(EurActiv) — The German government on Tuesday endorsed Spain’s position on Catalonian sovereignty and avoided making any comparisons with Scotland’s own push for independence.
German Foreign Minister Sigmar Gabriel (SPD) said that he agrees with his Spanish counterpart, Alfonso Dastis, on the Catalonian question, during a joint press conference following a meeting in Berlin.
“I am in agreement with my colleague,” Gabriel said, insisting that the Catalonia and Scotland cases are matters “that should be decided within the constitutions and legal frameworks of each country and should not be influenced from outside”.
On the same day that the Scottish parliament agreed to ask London for permission to hold a new independence referendum, Dastis said that Madrid will accept Scotland’s decision to hold another vote if it complies with UK law and if both countries reach an agreement beforehand.
“We will respect the decision if it is in accordance with the law and we will react accordingly,” he added.
Dastis also said that if an independent Scotland eventually asked to join the EU, then the case would be evaluated “like any other candidate” looking to join the bloc, without any special treatment.
As such, Scotland would have to first fulfil the necessary criteria, obtain a favourable opinion from the European Commission and gain the consensus of all the member states.
When asked if the Scottish and Catalonian cases are comparable, the foreign minister replied that the differences “are obvious”.
“My position, which I think is shared by him (Gabriel), is that we must not fuel any type of secession in Europe. Europe is about removing barriers, not creating new ones,” he added.
Gabriel focused on the idea of eliminating borders, saying that “it is obvious that we in Europe are all interested in having as few borders as possible. That’s what my colleague just said and I agree.”
Spanish Prime Minister Mariano Rajoy also said yesterday in Barcelona that Madrid will invest €4.2 billion in Catalonia’s infrastructure up to 2020, mostly in the region’s rail system, as well as supporting Catalan businesses.
Rodalies, Catalonia’s main rail system, will absorb much of the funding. €1.88 billion is earmarked for the period up to 2020 and €2 billion has been pledged for the five years after that.
The other big project in the pipeline for the Spanish government is the Mediterranean Corridor, which Rajoy called a “backbone project”, aimed at connecting transport hubs and logistic centres. Catalonia’s sections of the Corridor are scheduled to be completed by early 2020.
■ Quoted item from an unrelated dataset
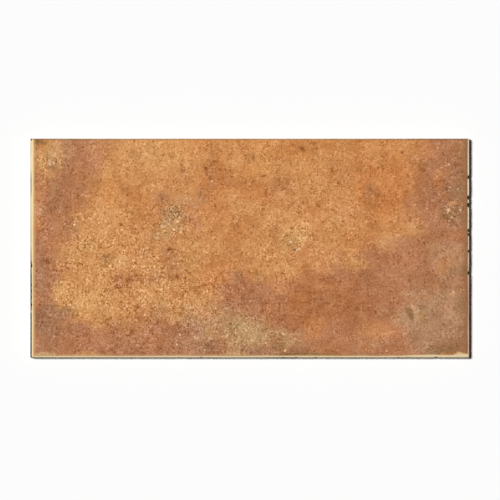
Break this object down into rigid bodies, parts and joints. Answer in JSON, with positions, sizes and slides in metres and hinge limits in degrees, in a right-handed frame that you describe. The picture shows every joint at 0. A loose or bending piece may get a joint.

Madrid’s investments will also go into the region’s airports, with €240 million promised for the same period, as well as further funding for motorways and other roads.
Rajoy insisted that the investment plan is “realistic, viable and verifiable at every stage” and called on regional and local administrations to collaborate to see the projects implemented.
He also touched on the independence issue, criticising those that “intend to disconnect not only from the future, but from the Spanish and European reality, from the law and from the debate”.
Without mentioning him by name, Rajoy alluded to the independence movement being steered by Catalan leader Carles Puigdemont and claimed that Spain has managed to “overcome a trememdous crisis and is now able to work towards a better future”. He added that this should “not be squandered on impoverishing adventures” that would “slow the recovery”.
Puigdemont, in Washington, responded to Madrid’s promise of investment by insisting that the only pledge Catalonia wants from the government is the promise of a vote.
“The people want to vote. This is the announcement that would satisfy both those in favour of ‘yes’ and ‘no’, as is done in advanced democracies,” he said.